As stated above, we "may treat an improperly filed Rule 3 appeal as a Rule 10 extraordinary appeal." Norris, 47 S.W.3d at 463; State v. Leath, 977 S.W.2d 132, 135 (Tenn. Crim. App. 1998). In Norris, we declined to treat the appellant's Rule 3 appeal as a Rule 10 application, stating, "Typically, the Rule 10 requirements for a discretionary appeal are not met when a trial court overrules a defendant's motion to suppress evidence." 47 S.W.3d at 463. Similarly, in this case the trial court's conducting a hearing on Defendant's motion to dismiss and overruling the motion after due consideration is not an act that "has so far departed from the accepted and usual course of judicial proceedings as to require immediate review." Tenn.
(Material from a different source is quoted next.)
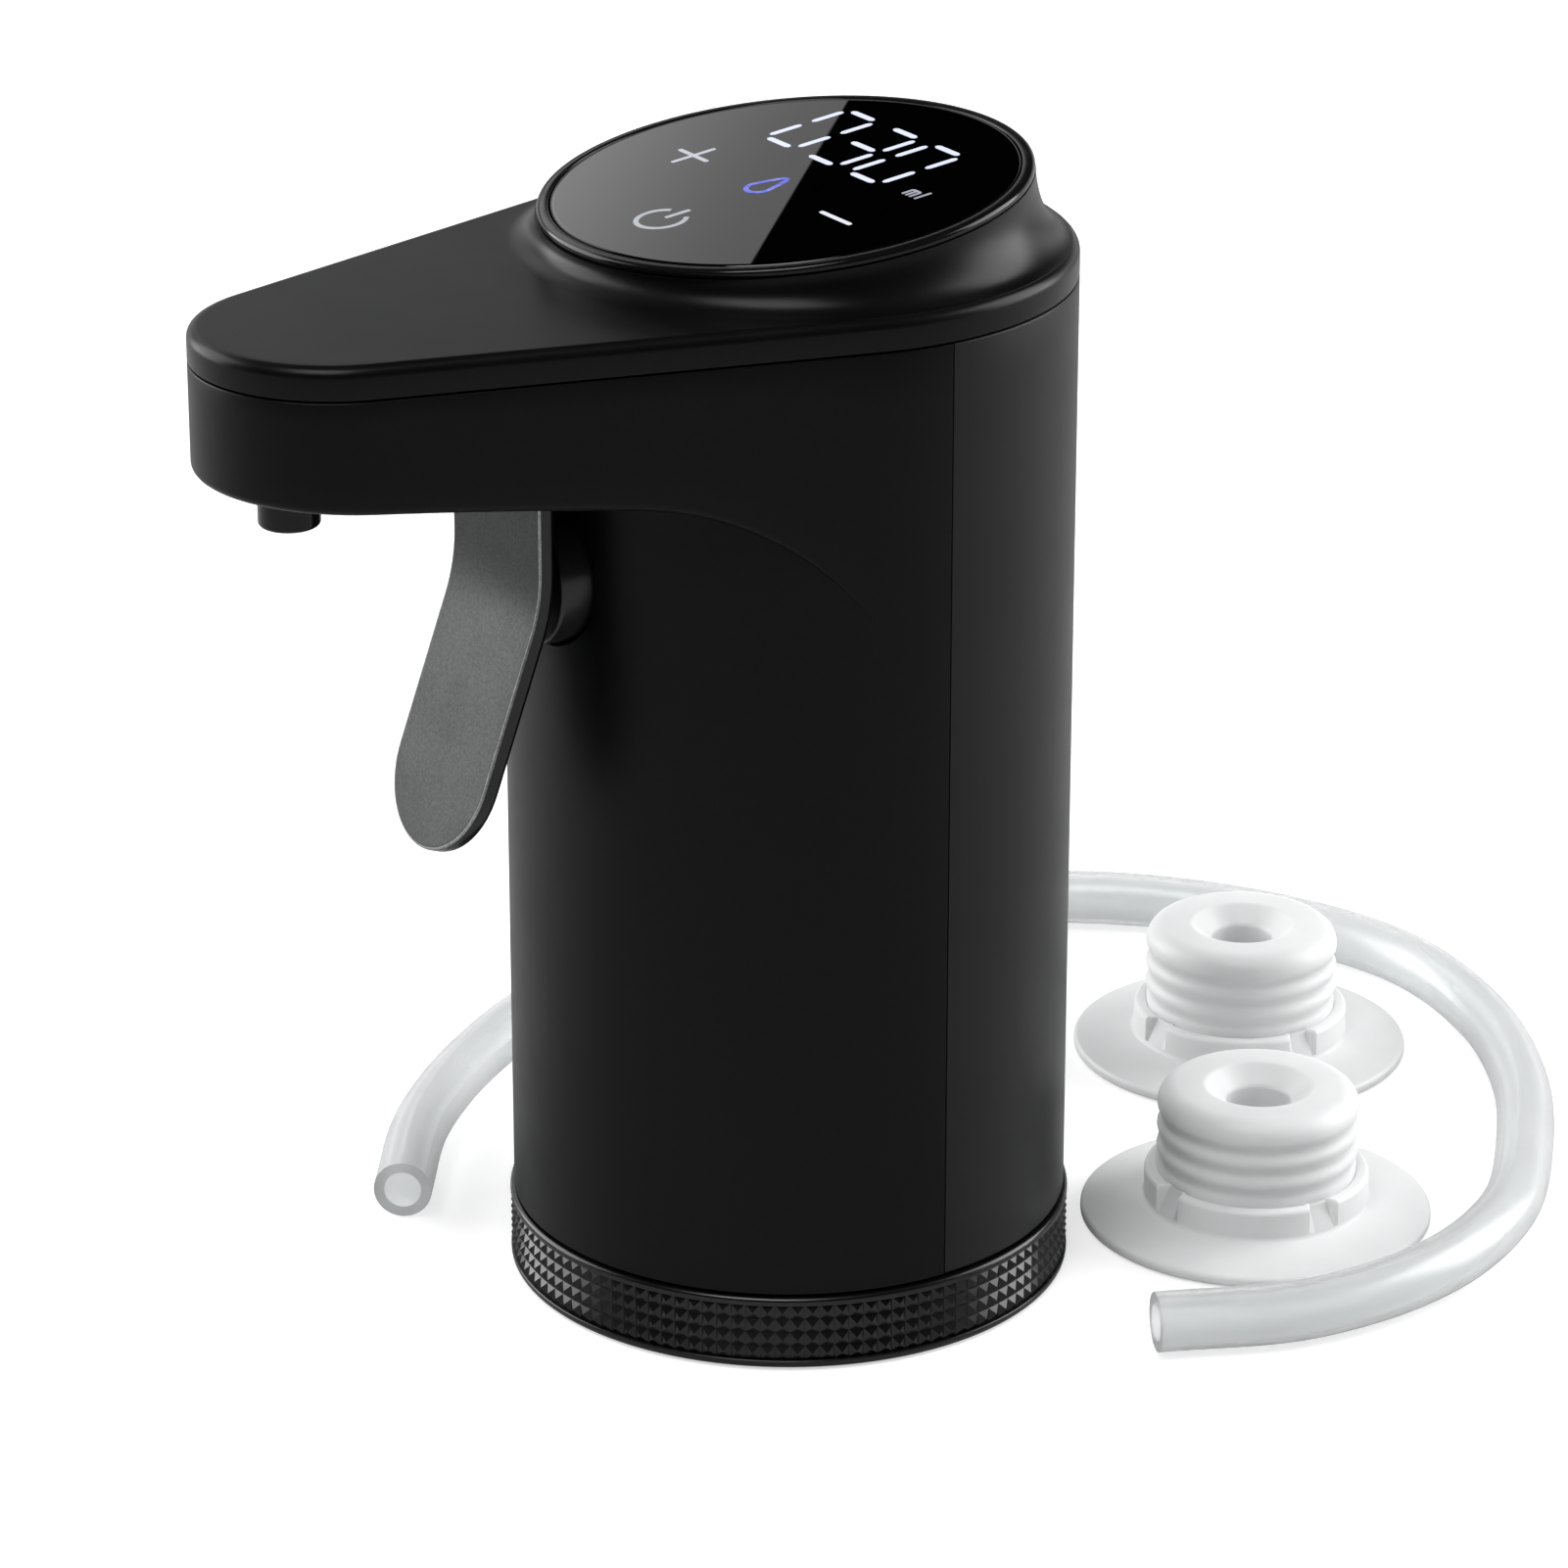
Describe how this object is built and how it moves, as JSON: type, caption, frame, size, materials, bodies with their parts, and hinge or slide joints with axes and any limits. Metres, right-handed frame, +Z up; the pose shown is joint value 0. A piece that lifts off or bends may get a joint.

R. App. P. 10(a). And as we observed in Sullivan, if Defendant "successfully complete[s] his probationary period, no judgments of conviction will be entered. If his probation is revoked and his convictions subsequently reinstated, he will be entitled to a Rule 3 appeal at that time." 2021 WL 1086886, at *2 (citing Begtrup, 2020 WL 7054516, at *5); see Tenn. Code Ann. § 40-35-313(a)(2) ("Upon violation of a condition of the probation, the court may enter an adjudication of guilt and proceed as otherwise provided."). Accordingly, we decline to convert Defendant's appeal into an appeal by permission under Rule 10.
IV. Conclusion
Because we find that no Rule 3 appeal lies in this case and that the case is not proper for Rule 10 extraordinary relief, the appeal is dismissed.